Québec solidaire ne disposait pas d’un programme, pourtant, il a agi. Oui, mais avec ce congrès, il a su élever son horizon et donner une perspective historique à sa pratique. Désormais, Québec solidaire sait qu’il doit élaborer un programme qui lui permettra de faire face aux défis de notre époque, qu’ils soient de nature économique, écologique ou civilisationnel.
Québec solidaire a accompli beaucoup durant ce congrès. Mais, ce n’est qu’un premier moment de la longue marche de débats et d’expériences qui lui permettront de forger sa compréhension de différentes dimensions du réel et de nourrir ses convictions que le peuple du Québec est capable de se donner un pays et qu’il le fera pour autant que ce combat s’articulera à un projet de société égalitaire, écologiste et féministe.

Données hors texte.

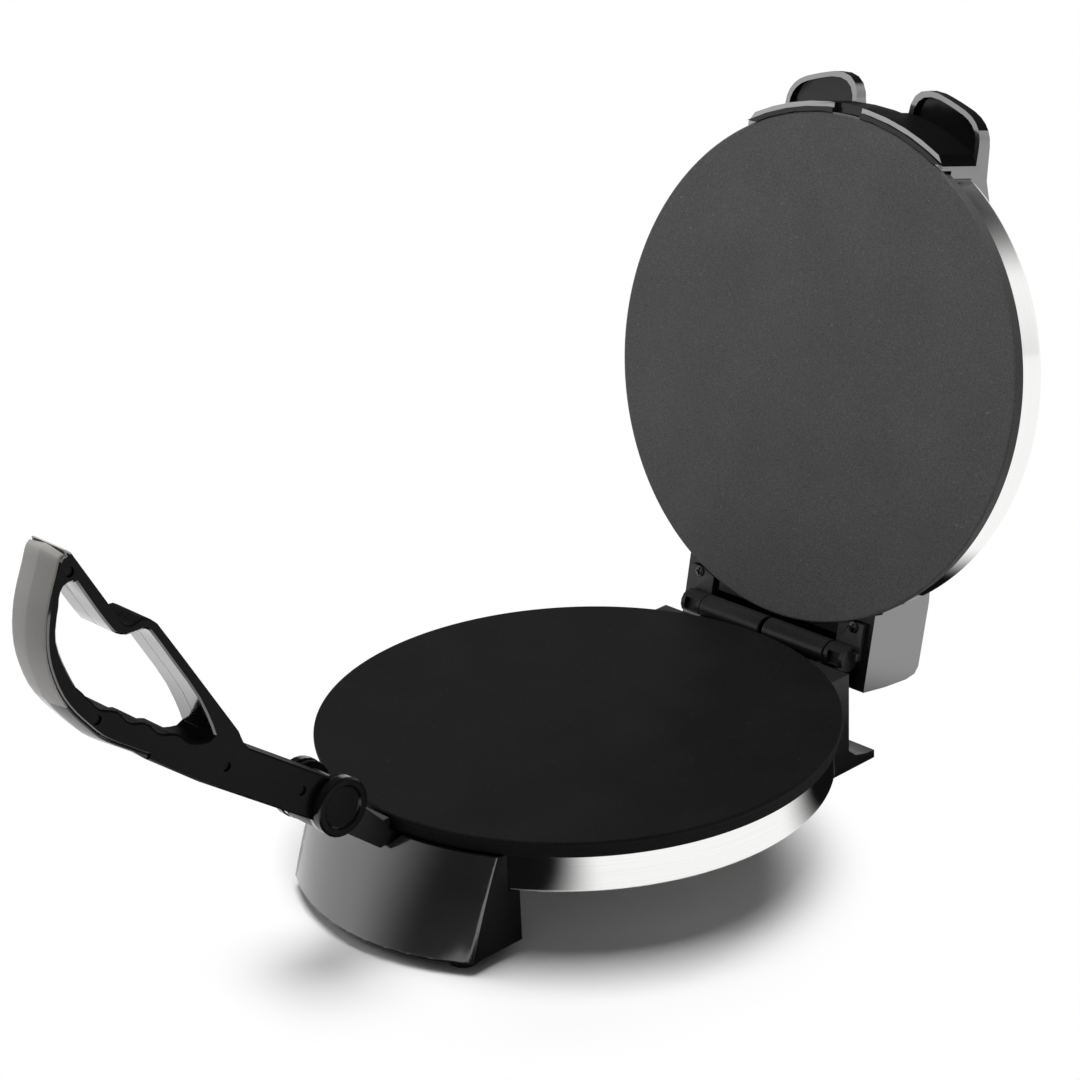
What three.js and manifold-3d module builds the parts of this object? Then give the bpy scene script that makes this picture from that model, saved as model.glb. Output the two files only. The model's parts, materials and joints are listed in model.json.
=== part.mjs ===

Québec Solidaire continue l’élaboration de son programme. L’enjeu 2 des débats portera sur l’économie que le parti veut au service des besoins sociaux et sur les conditions d’une société écologique. Les débats devront donc permettre de déboucher sur une compréhension théorique de la société capitaliste actuelle et des voies de la résistance aux crises multiples dans lesquelles l’humanité est entraînée : crise économique, crise écologique, crise alimentaire, crise climatique…
C’est un débat majeur que le parti entame. Mais encore une fois, ses militantes et militants peuvent être persuadés que ce n’est qu’à partir d’une analyse rigoureuse qu’ils pourront esquisser des solutions et rallier les forces sociales qui sauront transformer les perspectives dégagées en projets précis.